Scientific classification
- Kingdom: Plantae
- Clade: Tracheophytes
- Clade: Angiosperms
- Clade: Eudicots
- Clade: Asterids
- Order: Asterales
- Family: Asteraceae
- Genus: Eupatorium
- Species: E. sessilifolium
- Binomial name: Eupatorium sessilifolium L.
- Synonyms: Eupatorium sessilifolium f. inciso-serratum Jenn. ; Eupatorium sessilifolium f. sessilifolium; Eupatorium sessilifolium var. brittonianum Porter ; Eupatorium sessilifolium var. sessilifolium L.; Eupatorium truncatum Mühlenb. ex Elliott; Eupatorium vaseyi Porter; Eupatorium truncatum Mühlenb. ex Elliott; Eupatorium vaseyi Porter; Uncasia sessilifolia (L.) Greene;

= Eupatorium sessilifolium =

- Genus: Eupatorium
- Species: sessilifolium
- Authority: L.
- Conservation status: G5
- Synonyms: Eupatorium sessilifolium f. inciso-serratum Jenn. , Eupatorium sessilifolium f. sessilifolium, Eupatorium sessilifolium var. brittonianum Porter , Eupatorium sessilifolium var. sessilifolium L., Eupatorium truncatum Mühlenb. ex Elliott, Eupatorium vaseyi Porter, Eupatorium truncatum Mühlenb. ex Elliott, Eupatorium vaseyi Porter, Uncasia sessilifolia (L.) Greene

Species of flowering plant

Eupatorium sessilifolium, commonly called upland boneset or sessile-leaved boneset, is a North American plant species in the family Asteraceae. It is native to the eastern and central United States, found from Maine south to North Carolina and Alabama, and west as far as Arkansas, Kansas, and Minnesota.

==Description==
Eupatorium sessilifolium is a perennial herb with stems that are sometimes more than 100 centimeters (40 inches) tall. They are produced from a woody underground caudice or short rhizome. The top of the stems, where the branching begins to the flower heads, have short hairs, while the lower part of the stems have no hairs. The leaves are arranged in opposite pairs and are toothed. The leaf bases are rounded and the leaves are sessile (lacking stalks), but they do not clasp around the stem. The foliage is dotted with glands. Eupatorium sessilifolium blooms in August and September (July in the southern part of its range), and the small inflorescences are branched and composed of widely spaced, tiny white flower heads in corymbiform (flat topped) arrays. The heads typically have five or six disc florets per head, but no ray florets.
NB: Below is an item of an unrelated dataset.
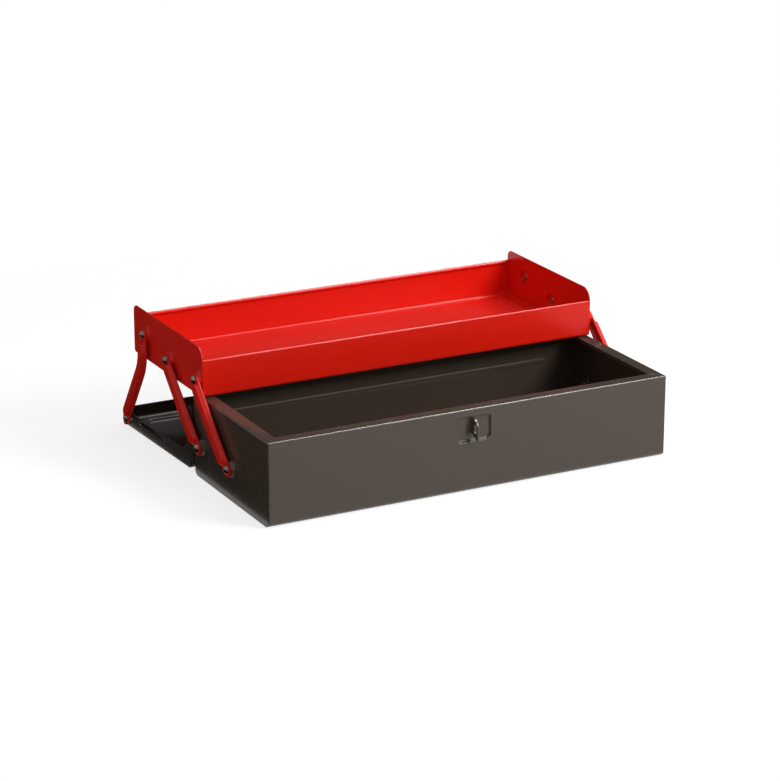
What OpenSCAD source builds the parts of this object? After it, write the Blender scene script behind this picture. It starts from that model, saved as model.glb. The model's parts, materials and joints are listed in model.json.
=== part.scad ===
// Cantilever tool box in sheet steel, shown open. The tray stands back on its arms
// and the lid lies upside down on the ground behind the case.
// X runs along the length, +Y points to the rear, +Z points up.
// The origin is the centre of the underside of the case.

/* [Case] */
// Length of the case from end to end
case_w = 412; // [340:1:480]
// Depth of the case from front to rear
case_d = 160; // [158:1:170]
// Height of the case
case_h = 80; // [76:1:90]
// Thickness of the sheet steel
sheet = 1; // [0.8:0.1:1.2]
// Outer radius of the bend between the floor and the walls
case_bend = 7; // [4:0.5:10]
// Width of the flange that turns inward around the rim
rim_w = 12.5; // [9:0.5:15]

/* [Tray] */
// Height of the tray's front and rear walls
tray_wall_h = 35.5; // [30:0.5:38]
// Height of the tray's end plates
tray_end_h = 47; // [45:0.5:50]
// Radius of the front top corner of an end plate
tray_corner = 12; // [6:1:16]

/* [Arms] */
// Distance between the two pivots of a tray arm
arm_len = 95; // [90:0.5:95.5]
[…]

==Habitat and distribution==
Eupatorium sessilifolium is found growing in open woods or edges of woods with soils that have good drainage and it is found uncommonly in prairie remnants.

Upland boneset is a threatened species in Michigan, and legally protected in that state. It is also a threatened species in Minnesota, where only a few populations exist in the extreme south eastern part of the state.

==Hybrids==
As is common in Eupatorium, E. sessilifolium can form hybrids with other species in the genus. In particular, Eupatorium godfreyanum is a hybrid of E. sessilifolium and Eupatorium rotundifolium (although it reproduces by apomixis and thus can be found outside the range of the two parent species).